Sweet ice tea got a big boost when it was served during hot summer days at the 1904 World’s Fair in St. Louis. Sixteen years later, Prohibition nixed spiked tea punches. Uplifting, sweet, caffeinated tea became a popular substitute pick-me-up. Much of the tea Americans drank then was green. When World War II cut off supplies of Japanese green tea, the British shipped plenty of black tea from India to the United States.
As black tea became cheaper and home refrigerators and freezers more available, iced tea secured its place on Southern tables.
The ice-tea-making process is easy, but as author John Edgerton said in his encyclopedic (Alfred A. Knoph, 1987), ”… it’s surprising how many brewers of the leaves botch the job.”
“Part of the problem is in the tea itself,” Edgerton wrote, explaining that the loose-leaf orange pekoe favored for Southern iced tea has been replaced at supermarkets with “flow-through” tea bags and all sorts of flavored, blended and herb teas.
Orange pekoe is a grade of black tea denoting the size of tea leaves in a blend. Large, coarse leaves take longer to brew. Orange pekoe is the grade for the smallest leaves that brew more quickly. O’Briant advises home brewers taste-test various orange pekoe teas to determine which one has the best flavor.
Water is another issue. Mineral content and purifying agents can both interfere with tea’s flavor. That’s not to say you can’t make tea as good at O’Briant remembers drinking at this grandmother’s house.

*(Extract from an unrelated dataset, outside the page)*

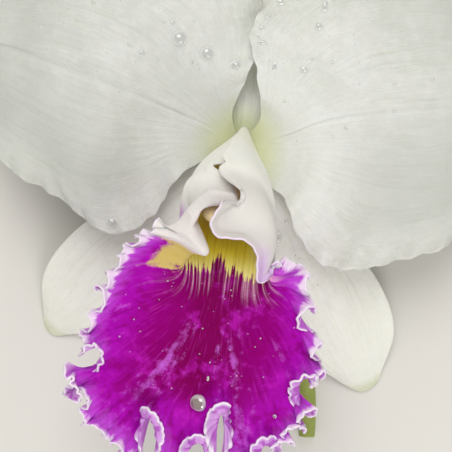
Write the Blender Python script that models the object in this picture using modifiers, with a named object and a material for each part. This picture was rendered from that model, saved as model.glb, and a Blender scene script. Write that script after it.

““It got me addicted to tea,” he said.
His own recipe involves bringing two quarts of water barely to a boil, removing it from the heat and steeping four family-size tea bags, preferably the Luzianne brand, in the hot liquid for 20 minutes. He stirs three-fourths to 1 cup of sugar into the warm tea and then enough water to make one-half gallon of iced tea. Completely chill the tea before serving it over ice.
The resulting brew is so good that it turned O’Briant into the official tea maker for his family’s gatherings, but don’t be offended if when you make it someone asks for more sugar.